One other notable difference in mining Monero is that Bitcoin’s blockchain has a block limit of 1Mb while Monero blocks do not have a specific size limit. Therefore, Bitcoin transactions, for instance, will often wait longer, especially when transaction fees are low.

Why Do Many People Mine Monero?

XMR can be exchanged for fiat currencies and mining is also based on the CryptoNote algorithm which uses significantly less electricity and computational power than Bitcoin, Ethereum, and several other coins.

Requirements For Mining Monero

Some of the basic requirements to mine Monero include the following:

Hardware – either AMD or Nvidia model graphics cards are the best on the market.

Monero compatible wallet.

A reliable internet connection without risk of interruptions.

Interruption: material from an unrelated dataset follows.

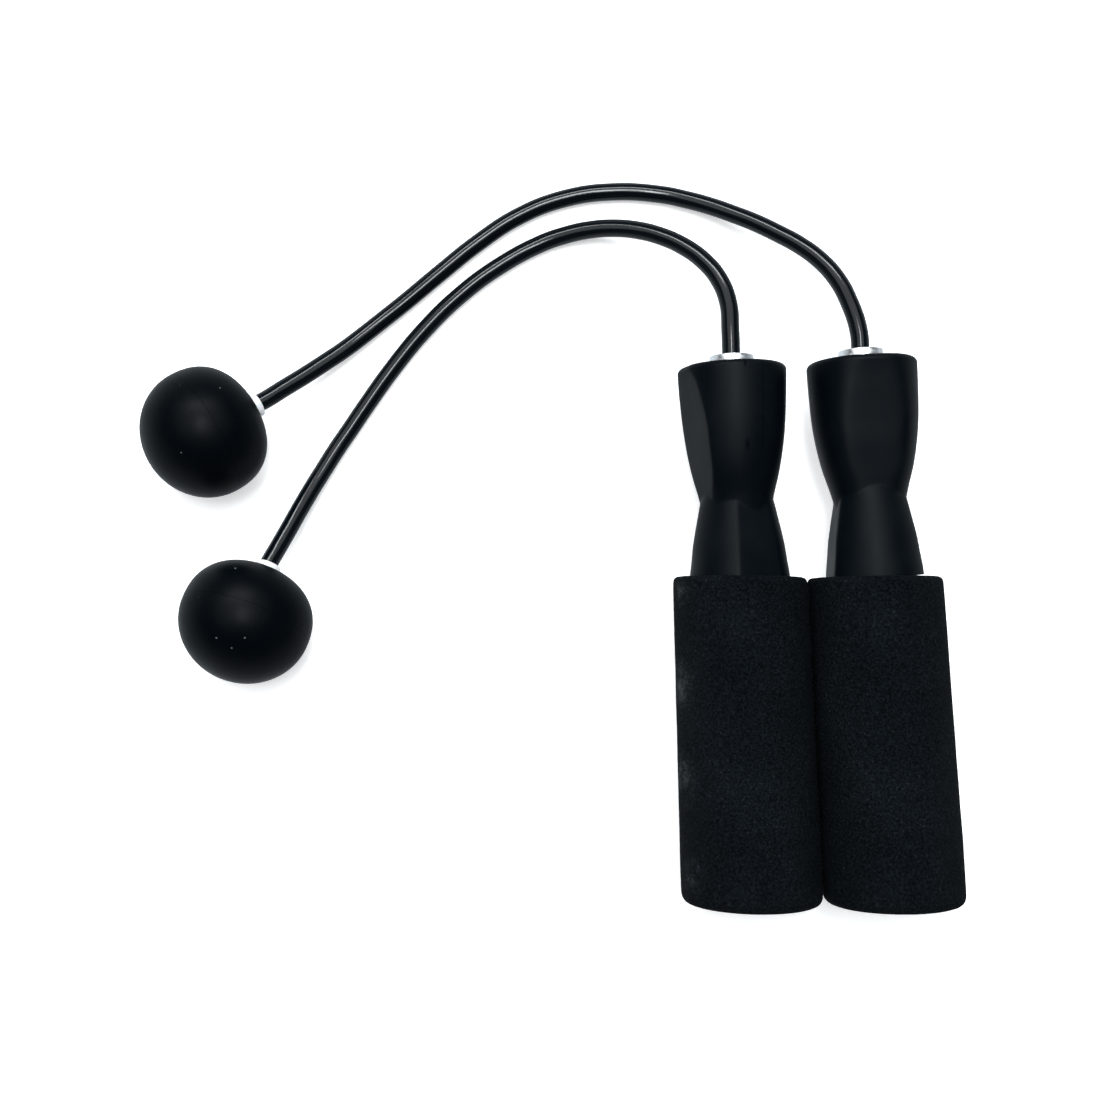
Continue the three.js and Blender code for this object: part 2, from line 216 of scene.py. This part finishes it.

Power capacity – which will depend on the wattage consumption of the hardware that the user chooses in addition to the power grid to which they are connected.

Pros And Cons

Transaction Fees

Should You Buy Monero?

There are numerous reasons why investors are considering Monero, including, but not limited to:

There are wide fluctuations in price, and this makes it ideal for currency trading.

Monero is untraceable and this is a significant selling point for institutions as well as political government systems.

As more companies start adopting cryptocurrencies such as Ether and Ripple for faster and larger transaction sizes, XMR’s anonymity may also be used more often, leading to greater and more rapid adoption.

XMR is set to appreciate in market value.

There is no maximum supply and there is a consistent reward for miners.

Monero, along with other cryptocurrencies, are in constant competition for the top slots to lead the world to acceptance of cryptocurrencies. Monero is ahead of the competition where security, anonymity, and other factors are concerned, but blockchain technology is constantly evolving, leading to an overcrowded field. However, investors have their eyes on Monero as one of the top cryptocurrencies in the industry.